Defendant's assertion during oral argument that the entry of default will preclude him from raising contributory negligence is not entirely correct. While the Defendant will be precluded from disputing liability (see Greyhound Exhibitgroup v. E.L.U.L. Realty Corp., 973 F.2d 155, 159 (2d Cir. 1992)("Where it is properly alleged in a complaint, proximate cause--going to liability--is comnpletely and irrefutably established upon the defendant's default."), he is not precluded from raising contributory negligence to mitigate damages at the inquest. Id. at 159 (describing the fine liine between liability and damages).
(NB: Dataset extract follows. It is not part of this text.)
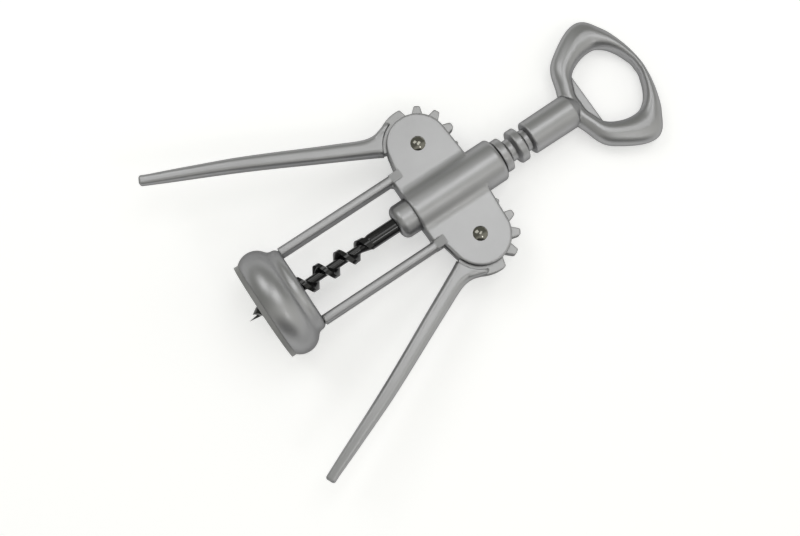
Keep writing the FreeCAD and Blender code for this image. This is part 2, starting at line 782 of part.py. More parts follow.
def make_rivet_socket(side):
    body = new_body(f"{side}_rivet_socket")
    front = size.frame_depth / 2
    profile = outline(
        body,
        f"{side}_socket_profile",
        "XZ_Plane",
        [
            (0, -front - size.head_dome),
            head_curve(),
            (size.head_radius, -front),
            (size.sleeve_radius, -front),
            (size.sleeve_radius, front),
            (size.rivet_core, front),
            (size.rivet_core, -front),
            (0, -front),
        ],
    )
    spin(body, "Revolution", profile)
    return body


# Lofted forms


def oval(ridge, inward, outward, deep):
    """Four quarters of ellipses round the ridge, with vectors as their half axes."""

    def point(quarters):
        turn = quarters * math.pi / 2
        wide = outward if quarters <= 1 or quarters >= 3 else -inward
        return ridge + wide * math.cos(turn) + deep * math.sin(turn)

    def heading(quarters, wide):
        turn = quarters * math.pi / 2
        return deep * math.cos(turn) - wide * math.sin(turn)

    arcs = []
    for quarter, wide in enumerate((outward, -inward, -inward, outward)):
        points = [point(quarter + i / ARC_STEPS) for i in range(ARC_STEPS + 1)]
        curve = Part.BSplineCurve()
        curve.interpolate(
            Points=points,
            InitialTangent=heading(quarter, wide),
            FinalTangent=heading(quarter + 1, wide),
        )
        arcs.append(curve.toShape())
    return Part.Wire(arcs)


def ring_depth(angle):
    """How thick the ring is, front to back: thinner towards its top."""
    share = max(0.0, math.sin(math.radians(angle))) ** 3
    return size.ring_depth + (size.ring_top_depth - size.ring_depth) * share


def ring_section(number, angle):
    ray = Vec(math.cos(math.radians(angle)), math.sin(math.radians(angle)), 0)
    inner = getattr(size, f"ring_inner_{number}").number
    outer = getattr(size, f"ring_outer_{number}").number
    ridge = inner + (outer - inner) * size.ridge_share.number
    middle = Vec(0, size.ring_centre.number, 0) + ray * ridge
    deep = Vec(0, 0, ring_depth(angle).number / 2)
    return oval(middle, ray * (inner - ridge), ray * (outer - ridge), deep)


def make_ring():
    """The handle's ring: its right half, lofted a little past the middle, and its mirror image."""
    right = list(enumerate(RING_ANGLES, start=1))
    past_top = [(number, 180 - angle) for number, angle in (right[2], right[1])]
    past_foot = [(number, -180 - angle) for number, angle in (right[-2], right[-3])]
    sections = [ring_section(*station) for station in past_top + right + past_foot]
    reach = 2 * max(getattr(size, f"ring_outer_{number}").number for number, _ in right)
    corner = Vec(0, size.ring_centre.number - reach, -reach)
    right_side = Part.makeBox(reach, 2 * reach, 2 * reach, corner)
    half = Part.makeLoft(sections, True).common(right_side)
    ring = doc.addObject("Part::Feature", "Ring")
    ring.Shape = half.fuse(half.mirror(Vec(), Vec(1, 0, 0)))
    return ring


def make_handle():
    stem = new_body("Stem")
    stem_edge = stem_foot + size.stem_rise
    profile = outline(
        stem,
        "StemProfile",
        "XY_Plane",
        [
            (size.shank_radius, stem_foot),
            (size.rack_floor, stem_foot),
            (size.stem_radius, stem_edge),
            (size.stem_top_radius, size.stem_end),
            (size.stem_slope_radius, size.stem_slope),
            (size.shank_radius, size.stem_tip),
            (0, size.stem_tip),
            (0, stem_foot + size.shank_hold),
            (size.shank_radius, stem_foot + size.shank_hold),
        ],
    )
    spin(stem, "Revolution", profile)
    soften(stem, size.stem_round, hoop(size.stem_radius, stem_edge))
    lip = new_body("Lip")
    web = outline(
        lip,
        "LipProfile",
        "XY_Plane",
        [
            (-size.lip_half_width, size.lip_root),
            (size.lip_half_width, size.lip_root),
            (size.lip_half_width, size.lip_edge),
            (-size.lip_half_width, size.lip_edge),
        ],
    )
    extrude(lip, "Pad", web, size.lip_depth, symmetric=True)
    handle = doc.addObject("Part::MultiFuse", "handle")
    handle.Label = "handle"
    handle.Shapes = [stem, make_ring(), lip]
    doc.recompute()
    return handle


# Worm


def make_worm():
    body = new_body("worm")
    shank_top = stem_foot + size.shank_hold
    bar = outline(
        body,
        "Screw",
        "XY_Plane",
        [
            (0, -size.worm_tip),
            (size.core_radius, -size.core_foot),
            (size.core_radius, -size.core_top),
            (size.shank_radius, -size.shank_foot),
            (size.shank_radius, shank_top),
            (0, shank_top),
        ],
    )
    spin(body, "Revolution", bar)
    start = size.flight_crown - size.flight_turns * size.flight_pitch
    inside = size.core_radius - size.flight_overlap
    foot, crest = size.flight_foot / 2, size.flight_crest / 2
    blade = outline(
        body,
        "Blade",
        "XY_Plane",
        [
            (-inside, start + foot),
            (-size.flight_radius, start + crest),
            (-size.flight_radius, start - crest),
            (-inside, start - foot),
        ],
    )
    flight = body.newObject("PartDesign::AdditiveHelix", "Flight")
    flight.Profile = blade
    flight.ReferenceAxis = (blade, ["V_Axis"])
    flight.Mode = "pitch-height-angle"
    flight.Angle = 0
    bind(flight, Pitch=size.flight_pitch, Height=size.flight_turns * size.flight_pitch)
    wide = size.flight_radius + size.cut_reach
    below = -size.worm_tip - size.flight_pitch
    point = outline(
        body,
        "Point",
        "XY_Plane",
        [
            (0, below),
            (wide, below),
            (wide, -size.flight_full_foot),
            (size.flight_radius, -size.flight_full_foot),
            (size.flight_point, -size.flight_mid_foot),
            (0, -size.worm_tip),
        ],
    )
    spin(body, "Groove", point)
    fade = outline(
        body,
        "Fade",
        "XY_Plane",
        [
            (size.shank_radius, -size.shank_foot),
            (size.flight_radius, -size.flight_full_top),
            (wide, -size.flight_full_top),
            (wide, -size.shank_foot + size.flight_pitch),
            (size.shank_radius, -size.shank_foot + size.flight_pitch),
        ],
    )
    spin(body, "Groove", fade)
    return body


# Levers


def arm_sketch(body, number):
    """A section across the arm, with rounder corners on its outer side than on its inner."""
    inner = getattr(size, f"arm_inner_{number}")
    outer = getattr(size, f"arm_outer_{number}")
    depth = getattr(size, f"arm_depth_{number}")
    deep = depth / 2
    near = depth * size.arm_inner_share
    far = depth * size.arm_outer_share
    sketch = outline(
        body,
        f"{body.Label}_arm_{number}",
        "XZ_Plane",
        [
            (inner + near, near - deep, near),
            (outer - far, far - deep, far),
            (outer - far, deep - far, far),
            (inner + near, deep - near, near),
        ],
    )
    reach = getattr(size, f"arm_reach_{number}")
    sketch.setExpression("AttachmentOffset.Base.z", reach.formula)
    return sketch


def make_lever(side):
    """A lever, drawn with its arm straight down and its outer side towards +X."""
    body = new_body(f"{side}_lever")
    horn = outline(
        body,
        f"{side}_horn",
        "XY_Plane",
        [
            spot(size.gear_root, -size.heel_angle),
            spot(size.gear_tip, -size.heel_angle),
            spot(size.horn_reach, -size.horn_start_angle),
            (*spot(size.horn_point - size.horn_edge, -size.horn_tip_angle, -size.horn_edge), size.horn_edge),
            spot(size.gear_root, -size.horn_tip_angle),
        ],
    )
    extrude(body, "Pad", horn, size.horn_depth, symmetric=True)

    def horn_edges(edge):
        middle = edge.CenterOfMass
        return (
            abs(abs(middle.z) - size.horn_depth.number / 2) < 1e-3
            and middle.Length > size.gear_root.number
        )

    soften(body, size.horn_round, horn_edges)
    sketches = [arm_sketch(body, number) for number in ARM_STATIONS]
    arm = body.newObject("PartDesign::AdditiveLoft", f"{side}_arm")
    arm.Profile = sketches[0]
    arm.Sections = sketches[1:]
    doc.recompute()
    arm_end = getattr(size, f"arm_reach_{len(sketches)}").number
    soften(body, size.arm_tip_round, lambda edge: abs(edge.CenterOfMass.y + arm_end) < 1e-3)
    hollow = circle_outline(body, f"{side}_hollow", "XY_Plane", [(0, 0, size.arm_clear)])
    extrude(body, "Pocket", hollow, size.frame_depth, symmetric=True)
    heel = outline(
        body,
        f"{side}_heel",
        "XY_Plane",
        [
            (0, 0),
            spot(size.gear_tip, -size.heel_angle),
            size.gear_tip,
            spot(size.gear_tip, size.first_tooth_angle - tooth_step),
        ],
    )
    extrude(body, "Pad", heel, size.gear_depth, symmetric=True)
    disc = circle_outline(body, f"{side}_disc", "XY_Plane", [(0, 0, size.gear_root)])
    extrude(body, "Pad", disc, size.gear_depth, symmetric=True)
    angle = size.first_tooth_angle - tooth_step
    low, high = size.gear_root - size.tooth_sink, size.gear_tip - size.tooth_round
    foot, crown = size.tooth_foot / 2, size.tooth_crown / 2 - size.tooth_round
    tooth = outline(
        body,
        f"{side}_tooth",
        "XY_Plane",
        [
            spot(low, angle, -foot),
            (*spot(high, angle, -crown), size.tooth_round),
            (*spot(high, angle, crown), size.tooth_round),
            spot(low, angle, foot),
        ],
    )
    first = extrude(body, "Pad", tooth, size.gear_depth, symmetric=True)
    teeth = body.newObject("PartDesign::PolarPattern", f"{side}_teeth")
    teeth.Originals = [first]
    teeth.Axis = (tooth, ["N_Axis"])
    teeth.Mode = "Spacing"
    teeth.setExpression("Offset", tooth_step.formula)
    bind(teeth, Occurrences=size.tooth_count + 1)
    body.Tip = teeth
    bore = circle_outline(
        body, f"{side}_bore", "XY_Plane", [(0, 0, size.sleeve_radius + size.hinge_clearance)]
    )
    extrude(body, "Pocket", bore, size.frame_depth, symmetric=True)
    return body


# Placements


def move(shift, axis, angle):
    """The expression of a turn about an axis through the origin, followed by a shift."""
    places = "; ".join(Dim.of(value).formula for value in shift)
    axis_places = "; ".join(str(value) for value in axis)
    return (
        f"create(<<placement>>; create(<<vector>>; {places}); "
        f"create(<<rotation>>; create(<<vector>>; {axis_places}); {Dim.of(angle).formula}))"
    )


def resting_tilt():
    """How far the spindle leans when the bell's bulge and the ring's shoulders touch the table."""
    number = RING_ANGLES.index(REST_ANGLE) + 1
    inner, outer = getattr(size, f"ring_inner_{number}"), getattr(size, f"ring_outer_{number}")
    ridge = inner + (outer - inner) * size.ridge_share
    reach = size.bulge_drop + size.ring_centre + along(ridge, Dim.of(REST_ANGLE))
    drop = size.bell_radius - size.bulge_round - ring_depth(REST_ANGLE) / 2
    length = root(reach * reach + drop * drop)
    lean = math.atan2(drop.number, reach.number) + math.asin(
        size.bulge_round.number / length.number
    )
    formula = f"(atan({(drop / reach).formula}) + asin({(size.bulge_round / length).formula}))"
    return Dim(math.degrees(lean), formula)


tilt = resting_tilt()
laid_down = move((0, across(rim, tilt), -along(rim, tilt)), (-1, 0, 0), tilt)
upright = move((0, 0, 0), (0, 0, 1), 0)
at_right_pivot = move((size.pivot_offset, 0, 0), (0, 0, 1), 0)
at_left_pivot = move((-size.pivot_offset, 0, 0), (0, 0, 1), 0)
right_lean = move((0, 0, 0), (0, 0, 1), size.lever_rest_angle - size.lever_play_angle)
left_lean = move((0, 0, 0), (0, 0, -1), size.lever_rest_angle + size.lever_play_angle)
turned_over = move((0, 0, 0), (0, 1, 0), 180)

parts = [
    (make_frame_body(), [upright]),
    (make_bell(), [upright]),
    (make_bottle_liner(), [upright]),
    (make_rack(), [upright]),
    (make_handle(), [upright]),
    (make_worm(), [upright]),
    (make_lever("right"), [at_right_pivot, right_lean]),
    (make_lever("left"), [at_left_pivot, left_lean, turned_over]),
    (make_rivet_pin("right"), [at_right_pivot]),
    (make_rivet_pin("left"), [at_left_pivot]),
    (make_rivet_socket("right"), [at_right_pivot]),
    (make_rivet_socket("left"), [at_left_pivot]),
]

for part, moves in parts:
    part.setExpression("Placement", " * ".join([laid_down, *moves]))
doc.recompute()

for thing in doc.Objects:
    if "Invalid" in thing.State or "Error" in thing.State:
        raise RuntimeError(f"{thing.Label} could not be built")

os.makedirs("parts", exist_ok=True)
for part, _ in parts:
    if part.Shape.isNull() or not part.Shape.isValid():
        raise RuntimeError(f"{part.Label} is not a sound solid")
    part.Shape.exportStep(f"parts/{part.Label}.step")
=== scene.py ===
"""Finishes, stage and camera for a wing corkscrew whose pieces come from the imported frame.

Run as a script, it loads the frame, registers its operators and runs them in order.
"""

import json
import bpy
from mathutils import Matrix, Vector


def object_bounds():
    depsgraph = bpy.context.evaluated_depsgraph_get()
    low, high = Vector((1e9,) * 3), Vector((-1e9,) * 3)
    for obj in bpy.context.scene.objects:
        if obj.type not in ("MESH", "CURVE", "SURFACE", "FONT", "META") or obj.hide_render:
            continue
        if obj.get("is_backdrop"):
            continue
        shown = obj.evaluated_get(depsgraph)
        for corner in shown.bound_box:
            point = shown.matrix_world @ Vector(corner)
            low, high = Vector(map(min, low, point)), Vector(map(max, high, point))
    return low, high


bl_info = {
    "name": "Wing Corkscrew Finishes",
    "version": (1, 0, 0),
    "blender": (4, 5, 0),
    "location": "3D View > Sidebar > Corkscrew",
    "description": "Gives each piece of a wing corkscrew its finish and sets up a studio",
    "category": "Object",
}

import bpy
from bpy.props import FloatProperty, FloatVectorProperty, PointerProperty
from mathutils import Matrix, Vector

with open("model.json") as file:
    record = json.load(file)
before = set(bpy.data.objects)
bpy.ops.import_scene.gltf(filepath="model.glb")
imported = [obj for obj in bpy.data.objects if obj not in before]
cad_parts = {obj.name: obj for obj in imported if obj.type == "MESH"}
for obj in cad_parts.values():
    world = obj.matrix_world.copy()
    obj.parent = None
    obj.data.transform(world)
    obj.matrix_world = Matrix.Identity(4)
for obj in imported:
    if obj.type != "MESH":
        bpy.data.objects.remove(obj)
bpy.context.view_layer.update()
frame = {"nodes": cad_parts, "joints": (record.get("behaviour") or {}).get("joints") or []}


# The corkscrew, in metres

SIDES = ("left", "right")
CASTINGS = ("frame_body", "bell", "rack", "handle")
JOINTS = {joint["name"]: joint for joint in frame["joints"]}
PIVOTS = {side: Vector(JOINTS[f"{side}_lever_hinge"]["pos_m"]) for side in SIDES}
FACE = Vector(JOINTS["right_lever_hinge"]["axis"])  # square to the flat faces of the levers
MIDDLE = Vector((0.0, 0.09, 0.0))  # about halfway along
WEB_REACH = 0.0169  # just beyond the tips of a lever's teeth, from its pivot
WEB_HALF_DEPTH = 0.0026  # just beyond the toothed web's faces


# Patterns in the surfaces: scales are in repeats to the metre, depths in metres

CLOUD_SCALE = 90.0
CLOUD_DETAIL = 4.0
CLOUD_CONTRAST = 0.06
GRAIN_DETAIL = 3.0
GRAIN_STRENGTH = 0.12
GRAIN_DEPTH = 0.00004
GRAIN_ROUGHNESS = 0.05
EDGE_SAMPLES = 6
MOTTLE_SCALE = 400.0
MOTTLE_DETAIL = 4.0
MOTTLE_CONTRAST = 0.1
DENT_SCALE = 700.0
DENT_DETAIL = 1.0
DENT_DEPTH = 0.001


# The studio, in metres; a lamp's size is its width and its length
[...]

Thus, the entry of a default judgment in this case establishes the existence of liability but does not foreclose the damage issue.
For the foregoing reasons, I find that Defendant has not established a meritorious defense to warrant vacatur of the entry of default, and thus, Defendant's motion to vacate the entry of default is DENIED. Further, Plaintiff's motion for a default judgment is GRANTED. This case is referred to Magistrate Judge Eaton for an inquest on damages.